Like Swick and Anderson, other officials’ worries for the future are not easing as disputes continue in Washington over the automakers’ request for help from the federal government.

As of late Wednesday, the Democratic Party-controlled Congress, unwilling or unable to approve a $25 billion bailout for Detroit’s Big Three, appeared ready to punt the automakers’ fate to a lame-duck Republican president.

Caught in the middle of a who-blinks-first standoff are manufacturing firms and auto dealers — and millions of Americans’ jobs.

U.S. auto companies employ nearly a quarter-million workers, and more than 730,000 other people have jobs producing the materials and parts that go into cars. About 1 million on top of that work in dealerships nationwide. If just one of the auto giants were to go belly up, some estimates put U.S. job losses next year as high as 2.5 million.

“If GM is telling us the truth, they go into bankruptcy and you see a cascade like you have never seen,” said Sen. George V. Voinovich, R-Ohio, who was working on one rescue plan Wednesday. “If people want to go home and not do anything, I think that they’re going to have that on their hands.”

The automakers — hobbled by lackluster sales and choked credit — are burning through money at an alarming and accelerating rate: about $18 billion in the last quarter alone. General Motors Corp. has said it could collapse within weeks, and there are indications that Chrysler LLC might not be far behind. Ford Motor Co. has said it could get through the end of 2008, but it’s unclear how much longer.

For now, however, with the federal emergency loan plan headed for a roadblock in the Senate, lawmakers in both parties are engaged in a high-stakes game of chicken, positioning themselves to blame each other for the failure.

“The Congress needs to do nothing” during its post-election session this week, Sen. Harry Reid, D-Nev., the majority leader, said Wednesday, although he also said he still hoped lawmakers could strike an elusive deal to carve $25 billion in new auto industry loans out of the $700 billion Wall Street rescue fund.

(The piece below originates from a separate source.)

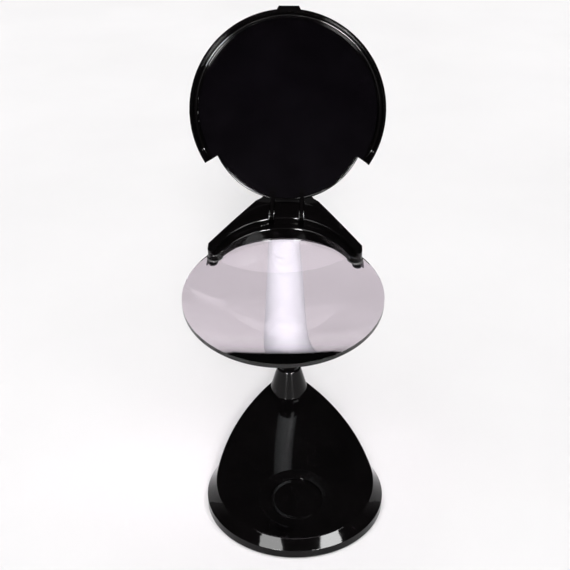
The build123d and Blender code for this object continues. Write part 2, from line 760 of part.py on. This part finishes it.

But it’s really up to President George W. Bush’s team to act, he said.

“If we can’t do it here legislatively, I would hope that the secretary of Treasury would listen loud and clear, because they could take this into their own hands and do what I think is appropriate,” the Democratic leader said.

Not our responsibility, countered the White House.

“If Congress leaves for a two-month vacation without having addressed this important issue ... then the Congress will bear responsibility for anything that happens in the next couple of months during their long vacation,” said Dana Perino, the White House press secretary.

She said there was “no appetite” in the administration for using the financial industry bailout money to help auto companies.

The White House and congressional Republicans instead called on Democrats to sign on to a GOP plan to divert a $25 billion loan program created by Congress in September — designed to help the companies develop more fuel-efficient vehicles — to meet the auto giants’ immediate financial needs.